Government initiatives to help alleviate the economic damage of COVID-19 have, in general, delivered measured success. The furlough scheme has helped safeguard millions of jobs at risk of redundancy. More important for our purposes, however, is the stamp duty land tax (SDLT) holiday that Chancellor Rishi Sunak implemented on the 8 July 2020.

The temporary stamp duty holiday for the first £500,000 of all property sales in England and Northern Ireland until next March aims to encourage buyers to return to the market. With the housing market a key driver of economic growth and productivity, it is hoped the holiday will incentivise first-home buyers through to property investors to take advantage of this tax break in the coming months.

So far, the holiday has been well received. Figures from Rightmove show that enquires by prospective buyers shot up 75% in the two weeks following the tax holiday’s announcement. What’s more, Nationwide’s July house price index revealed 1.5% annual house price growth.

While it may take some time to properly analyse this policy’s effectiveness, these initial signs are promising nonetheless.

What should be considered a priority, however, is ensuring that buyers actually have access to the financing needed to take advantage of the discounts on offer through this SDLT holiday. Otherwise, one cannot help but feel as though this policy reform will only have a limited success.

Responsible lending from responsible lenders

Back in March, the government agreed that those with mortgages who had been adversely affected by COVID-19 could be offered forbearance by their lender; essentially a mortgage payment holiday scheme.

However, it has been reported that those who took part in this scheme could be denied mortgages over the coming months. I recently explained in the Daily Express how lenders, when considering whether an individual is in a position to take on more debt, may consider the applicant’s participation in the mortgage repayment scheme a negative mark.

A recent study commissioned by Butterfield Mortgages Limited showed this is not an unrealistic proposition. In fact, 50% of the homebuyers and homeowners we surveyed stated that they had recently been denied a mortgage despite having an agreement in principle, with a third (31%) actively losing their deposit as a result.

Responsible lending must be demonstrated, then, as government efforts to get the housing market active again take shape.

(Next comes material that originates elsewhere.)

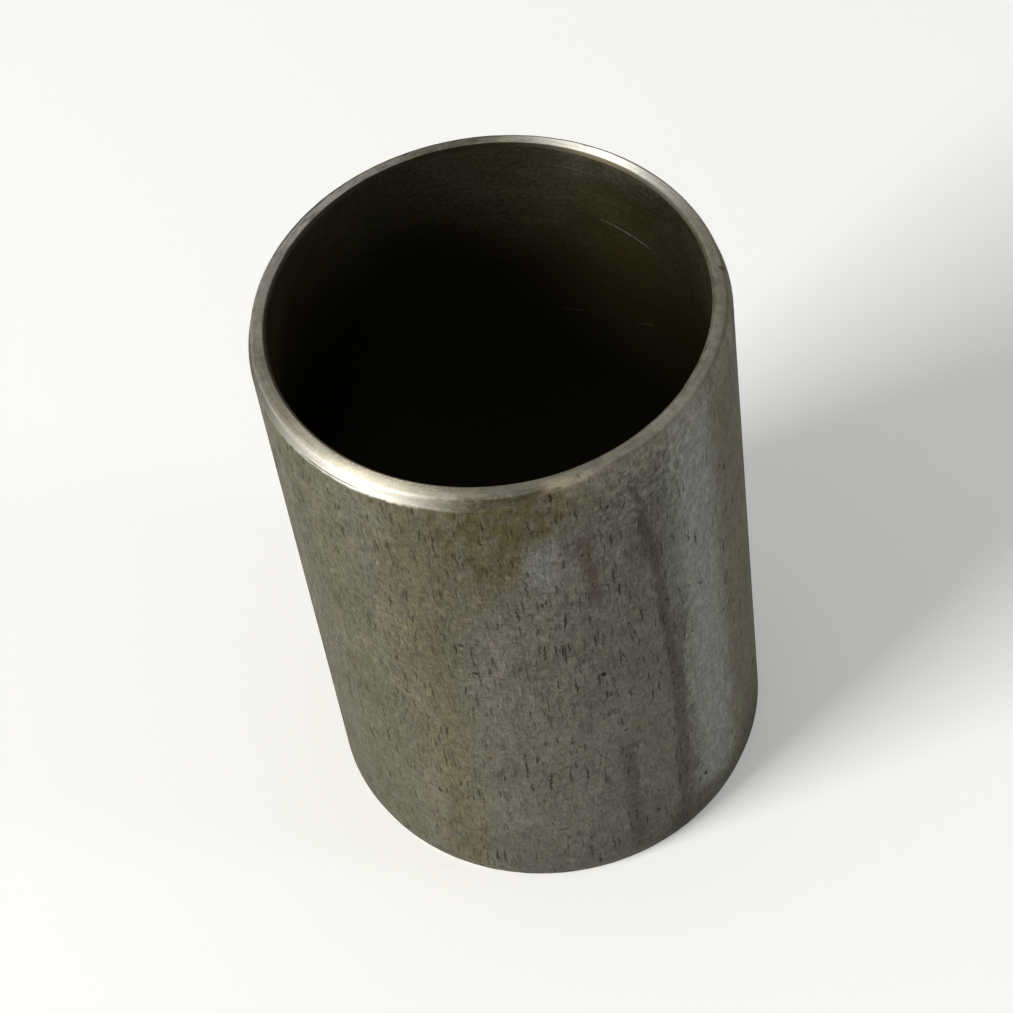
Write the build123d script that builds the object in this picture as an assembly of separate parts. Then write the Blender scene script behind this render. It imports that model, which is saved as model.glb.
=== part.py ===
from build123d import *
import os
from math import radians, tan

# Driving dimensions of the sleeve, in millimetres and degrees
bore_diameter = 55.0
wall = 2.5
length = 86.5

# Lead-in taper turned on the outside at each end, which starts the sleeve square in its housing
lead_length = 2.3
lead_angle = 15.0

# Tumbled rounding where each lead-in taper meets its end face
shoulder_radius = 0.6

# 45 degree deburring chamfer at each mouth of the bore, and the rounding where it meets the end face
deburr = 0.4
deburr_rounding = 0.2

# Radii and lengths that follow from them
bore_radius = bore_diameter / 2
outside_radius = bore_radius + wall
lead_depth = lead_length * tan(radians(lead_angle))
end_outer_radius = outside_radius - lead_depth
end_inner_radius = bore_radius + deburr

# A rounding takes this much of the flat end face for each millimetre of its radius
shoulder_setback = tan(radians(90 - lead_angle) / 2)
deburr_setback = tan(radians(45) / 2)

# The two roundings may use at most this share of the flat between their corners
rounding_share = 0.9


def corners_at(profile, radius):
    """The corners of the section that lie at this distance from the axis, one for each end."""
    return [corner for corner in profile.vertices() if abs(corner.X - radius) < 1e-6]


def section():
    """Half section through the wall, in the X-Z plane, with the axis of the sleeve at X = 0."""
    flat = end_outer_radius - end_inner_radius
    wanted = shoulder_radius * shoulder_setback + deburr_rounding * deburr_setback
    fit = min(1.0, rounding_share * flat / wanted)
    with BuildSketch(Plane.XZ) as profile:
        with BuildLine():
            Polyline(
                (bore_radius, deburr),
                (end_inner_radius, 0),
                (end_outer_radius, 0),
                (outside_radius, lead_length),
                (outside_radius, length - lead_length),
                (end_outer_radius, length),
                (end_inner_radius, length),
                (bore_radius, length - deburr),
                close=True,
            )
        make_face()
        fillet(corners_at(profile, end_outer_radius), radius=shoulder_radius * fit)
        fillet(corners_at(profile, end_inner_radius), radius=deburr_rounding * fit)
    return profile.sketch


def make_bushing():
    """One turned steel sleeve, standing on its lower end face with its axis on Z."""
    with BuildPart() as sleeve:
        add(section())
        revolve(axis=Axis.Z)
    return sleeve.part


bushing = make_bushing()
bushing.label = "bushing"

os.makedirs("parts", exist_ok=True)
export_step(bushing, "parts/bushing.step")
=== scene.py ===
import random
from math import cos, degrees, pi, radians, sin, tan

import bpy
from mathutils import Matrix, Vector, noise


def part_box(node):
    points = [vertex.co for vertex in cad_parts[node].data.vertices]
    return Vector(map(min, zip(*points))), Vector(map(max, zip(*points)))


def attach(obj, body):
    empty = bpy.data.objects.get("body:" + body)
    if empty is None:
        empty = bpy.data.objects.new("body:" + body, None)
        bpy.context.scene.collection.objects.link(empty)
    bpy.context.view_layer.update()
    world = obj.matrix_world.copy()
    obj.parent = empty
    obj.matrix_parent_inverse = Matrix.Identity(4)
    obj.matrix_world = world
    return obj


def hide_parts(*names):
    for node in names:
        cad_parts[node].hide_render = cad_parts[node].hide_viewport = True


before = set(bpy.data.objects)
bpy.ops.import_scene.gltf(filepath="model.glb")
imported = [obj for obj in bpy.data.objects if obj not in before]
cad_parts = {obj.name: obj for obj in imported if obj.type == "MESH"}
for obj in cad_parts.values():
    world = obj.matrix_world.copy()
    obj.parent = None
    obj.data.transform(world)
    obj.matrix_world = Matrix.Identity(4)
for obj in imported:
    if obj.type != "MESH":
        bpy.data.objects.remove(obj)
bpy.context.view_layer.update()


# Camera
# The sleeve stands on its end and is seen from above with a long lens. The camera is rolled a little,
# so the axis of the sleeve leans to the right at the foot.
photo_side = 1013
sensor = 36.0
focal_pixels = 3000.0
camera_distance = 0.4029
camera_elevation = radians(52.22)
camera_roll = radians(9.6)
camera_target = Vector((-0.00178, 0.00256, 0.04328))
nearest_seen = 0.02
farthest_seen = 20

camera_back = Vector((0, -cos(camera_elevation), sin(camera_elevation)))
camera_data = bpy.data.cameras.new("camera")
camera_data.sensor_width = sensor
camera_data.lens = focal_pixels / photo_side * sensor
camera_data.clip_start = nearest_seen
camera_data.clip_end = farthest_seen
camera = bpy.data.objects.new("camera", camera_data)
bpy.context.scene.collection.objects.link(camera)
camera_turn = (-camera_back).to_track_quat("-Z", "Y").to_matrix()
camera_turn = camera_turn @ Matrix.Rotation(-camera_roll, 3, "Z")
camera.matrix_world = Matrix.LocRotScale(camera_target + camera_back * camera_distance, camera_turn, None)
bpy.context.scene.camera = camera
bpy.context.scene.view_settings.view_transform = "Standard"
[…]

As we see the return of 90% loan-to-value (LTV) loans to the market, lenders are – in theory – eager to lend. But we must not overlook the importance of responsible lending.

Loans should not be deployed to those buyers who are not in a position to take on more debt. At this point in time with so much uncertainty still in the air, we want to encourage good practice so that we are protecting the financial security of homebuyers.

Those seeking to pursue a property purchase and utilise the SDLT holiday should speak with a mortgage provider or financial planner soon, to understand the options available.

I am optimistic that lenders will take a responsible, helpful attitude when reviewing applicants given recent events, and that we can all enjoy the benefits of a strong UK property sector resurgence sooner, rather than later.